- _Source excerpt_:

+ + + +

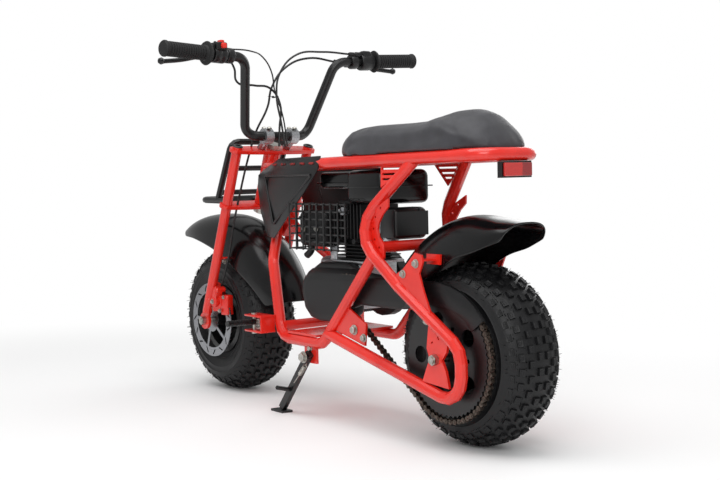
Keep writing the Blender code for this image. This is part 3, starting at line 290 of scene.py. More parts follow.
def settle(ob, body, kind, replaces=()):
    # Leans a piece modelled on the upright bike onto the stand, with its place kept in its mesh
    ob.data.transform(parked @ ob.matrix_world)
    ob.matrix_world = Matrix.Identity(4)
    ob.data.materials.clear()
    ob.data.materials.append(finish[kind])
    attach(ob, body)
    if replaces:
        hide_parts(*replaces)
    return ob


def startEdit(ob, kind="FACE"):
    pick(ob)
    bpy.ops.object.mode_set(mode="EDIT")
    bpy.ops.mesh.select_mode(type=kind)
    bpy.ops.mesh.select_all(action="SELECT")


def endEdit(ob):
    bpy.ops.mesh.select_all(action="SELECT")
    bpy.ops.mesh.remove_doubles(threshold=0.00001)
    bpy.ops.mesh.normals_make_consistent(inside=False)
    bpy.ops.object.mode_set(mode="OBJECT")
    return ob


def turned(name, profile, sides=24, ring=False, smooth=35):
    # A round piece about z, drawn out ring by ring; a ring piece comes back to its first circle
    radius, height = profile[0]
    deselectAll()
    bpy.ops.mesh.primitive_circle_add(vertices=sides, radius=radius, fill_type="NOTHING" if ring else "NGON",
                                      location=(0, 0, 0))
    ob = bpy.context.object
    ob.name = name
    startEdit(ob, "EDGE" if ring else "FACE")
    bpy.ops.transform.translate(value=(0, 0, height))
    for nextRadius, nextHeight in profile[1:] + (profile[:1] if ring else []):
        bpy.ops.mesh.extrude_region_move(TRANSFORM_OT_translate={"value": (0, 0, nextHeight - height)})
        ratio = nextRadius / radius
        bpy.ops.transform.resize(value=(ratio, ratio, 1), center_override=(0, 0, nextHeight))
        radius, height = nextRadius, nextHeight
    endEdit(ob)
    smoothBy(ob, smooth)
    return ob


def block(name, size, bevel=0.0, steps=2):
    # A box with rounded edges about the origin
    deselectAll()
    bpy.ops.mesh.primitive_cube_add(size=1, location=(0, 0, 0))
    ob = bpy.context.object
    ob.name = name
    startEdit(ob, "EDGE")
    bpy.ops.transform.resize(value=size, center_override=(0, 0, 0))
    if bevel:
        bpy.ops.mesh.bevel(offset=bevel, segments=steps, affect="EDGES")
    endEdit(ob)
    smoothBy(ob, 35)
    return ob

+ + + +

- _Work to do_: Please output the entire listing exactly as it stands.

- _Reply_:
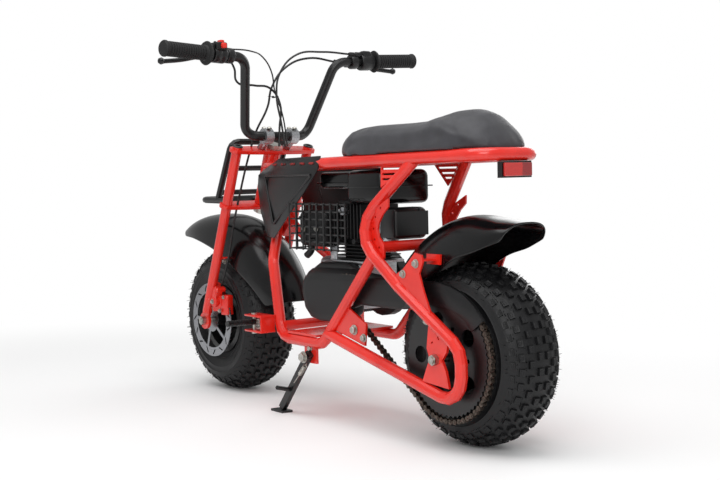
Keep writing the Blender code for this image. This is part 3, starting at line 290 of scene.py. More parts follow.
def settle(ob, body, kind, replaces=()):
    # Leans a piece modelled on the upright bike onto the stand, with its place kept in its mesh
    ob.data.transform(parked @ ob.matrix_world)
    ob.matrix_world = Matrix.Identity(4)
    ob.data.materials.clear()
    ob.data.materials.append(finish[kind])
    attach(ob, body)
    if replaces:
        hide_parts(*replaces)
    return ob


def startEdit(ob, kind="FACE"):
    pick(ob)
    bpy.ops.object.mode_set(mode="EDIT")
    bpy.ops.mesh.select_mode(type=kind)
    bpy.ops.mesh.select_all(action="SELECT")


def endEdit(ob):
    bpy.ops.mesh.select_all(action="SELECT")
    bpy.ops.mesh.remove_doubles(threshold=0.00001)
    bpy.ops.mesh.normals_make_consistent(inside=False)
    bpy.ops.object.mode_set(mode="OBJECT")
    return ob


def turned(name, profile, sides=24, ring=False, smooth=35):
    # A round piece about z, drawn out ring by ring; a ring piece comes back to its first circle
    radius, height = profile[0]
    deselectAll()
    bpy.ops.mesh.primitive_circle_add(vertices=sides, radius=radius, fill_type="NOTHING" if ring else "NGON",
                                      location=(0, 0, 0))
    ob = bpy.context.object
    ob.name = name
    startEdit(ob, "EDGE" if ring else "FACE")
    bpy.ops.transform.translate(value=(0, 0, height))
    for nextRadius, nextHeight in profile[1:] + (profile[:1] if ring else []):
        bpy.ops.mesh.extrude_region_move(TRANSFORM_OT_translate={"value": (0, 0, nextHeight - height)})
        ratio = nextRadius / radius
        bpy.ops.transform.resize(value=(ratio, ratio, 1), center_override=(0, 0, nextHeight))
        radius, height = nextRadius, nextHeight
    endEdit(ob)
    smoothBy(ob, smooth)
    return ob


def block(name, size, bevel=0.0, steps=2):
    # A box with rounded edges about the origin
    deselectAll()
    bpy.ops.mesh.primitive_cube_add(size=1, location=(0, 0, 0))
    ob = bpy.context.object
    ob.name = name
    startEdit(ob, "EDGE")
    bpy.ops.transform.resize(value=size, center_override=(0, 0, 0))
    if bevel:
        bpy.ops.mesh.bevel(offset=bevel, segments=steps, affect="EDGES")
    endEdit(ob)
    smoothBy(ob, 35)
    return ob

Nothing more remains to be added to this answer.